Il y eut bien sur des résistances et des échecs comme dans le football, mais même aujourd’hui à travers le foot mixte à Paris ou féminin dans le 93, les choses reprennent petit à petit. Pour ce qui concern » les personnes LGBTI, il s’agit d’abord d’une dynamique sportive associative « importée » via l’inscription de clubs dans les compétitions FSGT par exemple, comme Contrepied en Volley ou les Roucoulettes en handball, ou le Paris Arc-en-ciel. Les liens avec la FSGL (Fédération sportive gaie et lesbienne) sont forts. Mais il demeure une dimension, la plus complexe, celle de la visibilité et la reconnaissance des personnes LGBTI dans les associations locales ou corpo. De ce point de vue, le mur de l’homophobie latente n’est pas tombé.
2) Peut-on parler d’internationale du sport ouvrier ?
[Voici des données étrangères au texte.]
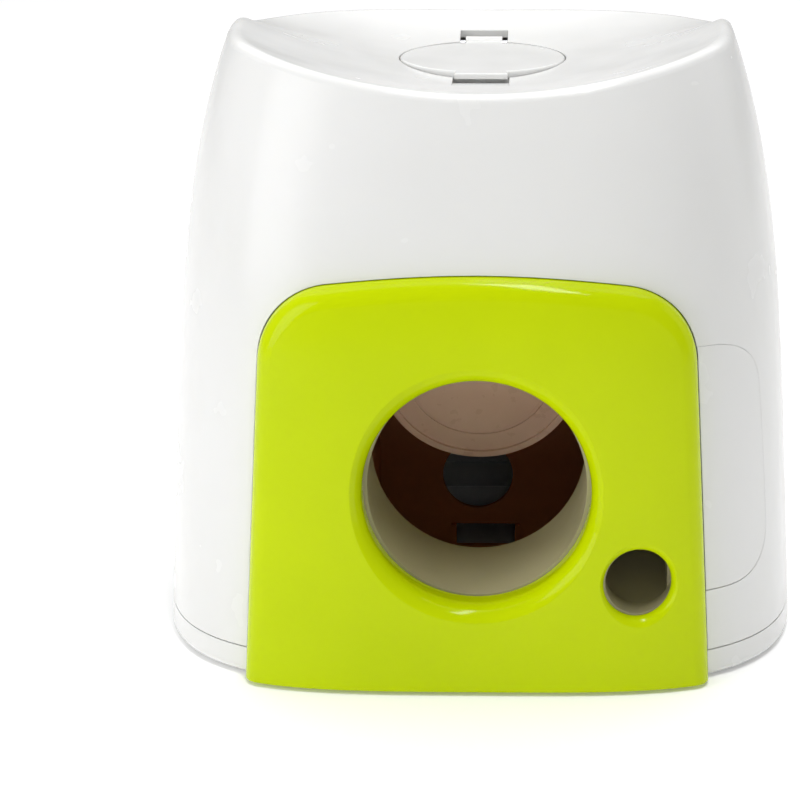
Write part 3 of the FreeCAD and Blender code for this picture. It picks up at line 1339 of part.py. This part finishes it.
def trough_wall(body, word, start, width, along, rise):
    """One wall of the chute, standing on the sloping floor."""
    side = sketch_on(body, "YZ_Plane", f"Chute{word}", start)
    front, rear = along
    outline(side, [(front, f"{chute_floor(front)} - chute_wall"), (rear, f"{chute_floor(rear)} - chute_wall"),
                   (rear, f"{chute_floor(rear)} + {rise}"), (front, f"{chute_floor(front)} + {rise}")])
    pad(body, side, width, f"Chute{word}Wall")


# ---------------------------------------------------------------- feet and screws


def make_feet():
    """Four rubber feet, each a disc with a plug that presses into the tray."""
    feet = []
    places = [(x, y) for x in ("-foot_across", "foot_across") for y in ("foot_front", "foot_back")]
    for number, (across, along) in enumerate(places):
        disc = rod(f"FootDisc{number}", "z", "foot_radius", ("0", "foot_height"), (across, along))
        plug_span = ("0", "foot_height + foot_plug_height")
        plug = rod(f"FootPlug{number}", "z", "foot_plug_radius", plug_span, (across, along))
        feet.append(fused(f"Foot{number}", disc, plug))
    piece("rubber_feet", group("RubberFeet", feet))


def screw(name, axis, seat, into, length, place):
    """A pan-head screw with a cross recess: its head stands at the seat, its shank runs on."""
    toward, back = ("+", "-") if into > 0 else ("-", "+")
    head_span = (f"{seat} {back} screw_head", seat)[::into]
    shank_span = (seat, f"{seat} {toward} ({length})")[::into]
    head = rod(f"{name}Head", axis, "screw_head_radius", head_span, place)
    shank = rod(f"{name}Shank", axis, "screw_radius", shank_span, place)
    recess_span = (f"{seat} {back} screw_head", f"{seat} {back} screw_head {toward} screw_cross_depth")[::into]
    half, reach = "screw_cross_width / 2", "screw_cross_reach"
    bars = []
    for number, sides in enumerate(((half, reach), (reach, half))):
        spans = [(f"{middle} - {side}", f"{middle} + {side}") for middle, side in zip(place, sides)]
        spans.insert("xyz".index(axis), recess_span)
        bars.append(block(f"{name}Bar{number}", *spans))
    return cut(name, fused(f"{name}Form", head, shank), *bars)


def make_screws():
    """Every screw, in one group for each set that shares a job."""
    across = f"({PLATE_OUTER} + plate_foot_width / 2)"
    post_spots = [(x, y) for x in ("-post_across", "post_across") for y in ("post_front", "post_back")]
    foot_spots = [(f"{side} * {across}", f"plate_foot_{end}") for side in (-1, 1) for end in ("front", "back")]
    long, short = "screw_length - screw_tip_gap", "short_screw_length + screw_tip_gap"
    screw_set("base_screws", "BaseScrew", "z", "foot_height + screw_head", 1, long, post_spots)
    screw_set("chassis_screws", "ChassisScrew", "z", "plate_foot_height + plate_wall", -1, short, foot_spots)
    ears = "tunnel_flange + plate_wall"
    screw_set("tunnel_screws", "TunnelScrew", "y", "tunnel_end - tunnel_flange", 1, ears, ear_screw_places())
    screw_set("hopper_screws", "HopperScrew", "z", "hopper_top - hopper_flange", 1, "short_screw_length",
              hopper_ear_places())
    screw_set("housing_screws", "HousingScrew", "x", PLATE_OUTER, -1, short, housing_screw_places())
    walls = "plate_wall + 2 * chute_wall"
    screw_set("chute_screws", "ChuteScrew", "x", "plate_inner", 1, walls, chute_screw_places())
    back_screws = []
    for word, seat, into in (("Left", f"-({PLATE_OUTER})", 1), ("Right", f"({PLATE_OUTER})", -1)):
        back_screws += [screw(f"BackScrew{word}{number}", "x", seat, into, "2 * plate_wall", place)
                        for number, place in enumerate(back_screw_places())]
    piece("back_plate_screws", group("BackScrews", back_screws))
    panel_screws = []
    for number, (place_across, height) in enumerate(panel_screw_places()):
        seat = f"({panel_pad_rear(place_across, height)})"
        place = (f"({place_across})", f"({height})")
        panel_screws.append(screw(f"PanelScrew{number}", "y", seat, -1, long, place))
    piece("panel_screws", group("PanelScrews", panel_screws))


def screw_set(label, name, axis, seat, into, length, places):
    """Equal screws at several places, as one named group."""
    screws = [screw(f"{name}{number}", axis, f"({seat})", into, f"({length})", place)
              for number, place in enumerate(places)]
    piece(label, group(f"{name}s", screws))


def write_pieces():
    """Checks every object and sub-part, then writes each sub-part as a STEP file."""
    document.recompute()
    failed = [item.Name for item in document.Objects if {"Invalid", "Error"} & set(item.State)]
    failed += [name for name, item in PIECES.items() if item.Shape.isNull() or not item.Shape.isValid()]
    if failed:
        raise RuntimeError(f"failed objects: {failed}")
    os.makedirs("parts", exist_ok=True)
    for name, item in PIECES.items():
        item.Shape.exportStep(f"parts/{name}.step")


make_casing()
make_ball_path()
make_chassis()
make_paddle()
shaft_with_fittings("Paddle", (PADDLE_ALONG, "paddle_shaft_height"))
shaft_with_fittings("Drum", ("0", "drum_height"))
make_return_spring()
make_gears()
make_drum()
make_hopper()
make_lid()
make_chute()
make_feet()
make_screws()
write_pieces()
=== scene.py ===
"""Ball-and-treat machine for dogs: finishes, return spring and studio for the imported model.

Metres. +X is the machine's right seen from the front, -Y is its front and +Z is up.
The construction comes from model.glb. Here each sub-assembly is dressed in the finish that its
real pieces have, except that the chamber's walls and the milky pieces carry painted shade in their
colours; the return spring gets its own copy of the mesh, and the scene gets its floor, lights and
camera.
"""

import logging
import math
from dataclasses import dataclass
from enum import Enum

import bpy
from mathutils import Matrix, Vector


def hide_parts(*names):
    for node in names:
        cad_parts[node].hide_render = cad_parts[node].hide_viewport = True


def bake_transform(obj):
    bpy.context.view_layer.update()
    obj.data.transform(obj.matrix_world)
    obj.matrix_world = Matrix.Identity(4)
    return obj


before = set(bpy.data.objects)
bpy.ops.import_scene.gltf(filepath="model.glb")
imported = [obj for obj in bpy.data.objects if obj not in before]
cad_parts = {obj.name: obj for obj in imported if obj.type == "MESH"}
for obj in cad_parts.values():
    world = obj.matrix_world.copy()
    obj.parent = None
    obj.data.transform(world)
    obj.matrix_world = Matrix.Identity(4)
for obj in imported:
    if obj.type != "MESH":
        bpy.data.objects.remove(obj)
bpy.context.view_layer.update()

logging.basicConfig(level=logging.INFO, format="%(message)s")
log = logging.getLogger("machine")

Material = bpy.types.Material
Node = bpy.types.Node
Object = bpy.types.Object
Socket = bpy.types.NodeSocket
Tree = bpy.types.ShaderNodeTree
Colour = tuple[float, float, float, float]
Triple = tuple[float, float, float]

MM = 0.001

# Soft noise gathers round its middle, so these values count as its darkest and its lightest.
NOISE_LOW, NOISE_HIGH = 0.3, 0.7
PATCH_DETAIL = 3.0
EDGE_SAMPLES = 6


# ---------------------------------------------------------------- shared helpers


def linear(code: str) -> Colour:
    """Turns an sRGB hex colour into linear light, with the sRGB curve's own numbers.

    Args:
        code: The colour as "#RRGGBB".

    Returns:
        Red, green, blue and an alpha of one.
    """
    shares = [int(code[start:start + 2], 16) / 255 for start in (1, 3, 5)]
    red, green, blue = (
        share / 12.92 if share <= 0.04045 else ((share + 0.055) / 1.055) ** 2.4
        for share in shares
    )
    return red, green, blue, 1.0


def per_metre(millimetres: float) -> float:
    """Gives a pattern's scale from the real size of one of its features.

    Args:
        millimetres: The feature's size.

    Returns:
        How many such features lie in a metre.
    """
    return 1.0 / (millimetres * MM)


def add_node(
    tree: Tree, kind: str, settings: dict | None = None, links: dict | None = None
) -> Node:
    """Adds one shader node with its settings and links.

    Args:
        tree: The material's node tree.
        kind: The node's type, without the leading "ShaderNode".
        settings: Values for its inputs, or for its own properties where no input has that name.
        links: Sockets to join to its inputs, by the input's name.

    Returns:
        The new node.
    """
    node = tree.nodes.new(f"ShaderNode{kind}")
    for name, value in (settings or {}).items():
        if name in node.inputs:
            node.inputs[name].default_value = value
        else:
            setattr(node, name, value)
    for name, socket in (links or {}).items():
        tree.links.new(socket, node.inputs[name])
    return node


def new_material(name: str, settings: dict) -> tuple[Material, Tree, Node]:
    """Starts a material that holds one surface shader.

    Args:
        name: The finish's name.
        settings: The surface shader's own values.

    Returns:
        The material, its tree and its surface shader.
    """
    material = bpy.data.materials.new(name)
    material.use_nodes = True
    tree = material.node_tree
    tree.nodes.clear()
    shader = add_node(tree, "BsdfPrincipled", settings)
    add_node(tree, "OutputMaterial", links={"Surface": shader.outputs["BSDF"]})
    return material, tree, shader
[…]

Ce fut clairement le cas entre les deux guerres avec l’International rouge des sports et ses Spartakiades ou l’ISOS (Internationale sportive ouvrière socialiste) et ses Olympiades Ouvrières. La FSGT continue d’appartenir depuis 1945 à la CSIT (Confédération sportive internationale travailliste et amateur), au sein de laquelle elle entretient des relations avec de nombreuses structures sœurs comme Shintaren au Japon, par exemple.
Mais c’est surtout à travers certaines actions spécifiques que l’on peut parler du maintien d’une certaine forme d’internationalisme sportif. Citons la lutte contre l’apartheid en Afrique du sud, aux côtés des sportif-v-es non « raciaux » [N.B. : les structures qui, alors, ne s’appuyaient pas sur une séparation « raciale »] ou l’investissement, depuis 1982, dans une forte coopération avec les sportifs et sportives palestinienn-e-s, y compris en faveur de la pratique des jeunes filles, ou désormais dans les camps de réfugiés sarahouis en Algérie.
3) En quoi le sport dans l’éducation populaire, en France et en Europe, est-il pionnier dans la pratique féminine et à la pratique mixte ? Pour autant, dans le sport ouvrier, il est aussi question de construction d’une virilité idéalisée, fortement stéréotypée…
J’ai partiellement déjà répondu mais le sport populaire a fait sauter nombre de verrous, notamment le verrou compétitif, dans de nombreuses disciplines : judo, lutte etc. Aujourd’hui, il mène une action innovante pour la mixité dans le foot ou dans le volley. Néanmoins, oui, le sport ouvrier et populaire n’est évidemment pas épargné par les constructions globales de la masculinité et du sexisme dans notre société. Comme dans le reste du sport, le passage du discours à la réalité d’une véritable déconstruction de ces représentations passe d’abord par la mise en place de pratiques qui permettent, dans l’activité elle-même, de renverser les typologies de genre.
4) Votre récit revient aux origines du sport (français) et permet de voir comment le sport a toujours été éminemment politique. Quels sont pour vous les prochains terrains de jeux/ terrains de lutte ?
Il est difficile de s’essayer à la prospective. Néanmoins, on voit bien que des thématiques fortes qui agitent la société impactent évidemment le sport, qui n’est pas son reflet mais bel et bien un de ses nombreux acteurs, parfois de premier plan. Je pense bien sûr au racisme, au sexisme, à la question des violences sexuelles, mais aussi à la santé ou encore à l’éducation (je songe aux enjeux pour la survie de l’EPS, un des premiers vecteurs d’une culture sportive, en particulier auprès des femmes.
De nouveaux mouvements ont aussi émergé, comme celui des ultras et des supporters de foot qui, si leur discours ou motivations sont pluriels, peuvent de fait avoir leur rôle à jouer. J’ai déjà cité les clubs LGBTI ou encore des formes de pratiques féministes telle que les rollers girls. Loin d’être cloisonnées, souvent les mêmes personnes peuvent être à la fois membres d’une équipe roller girl, d’un club d’escalade populaire et être supportrices du Red Star dans le kop. Une convergence des luttes est possible dans le sport parce que, de fait, elle existe déjà à la base, dans la vie de ceux et celles qui y militent. Et ce n’est pas nouveau, comme j’espère l’avoir illustré dans mon livre.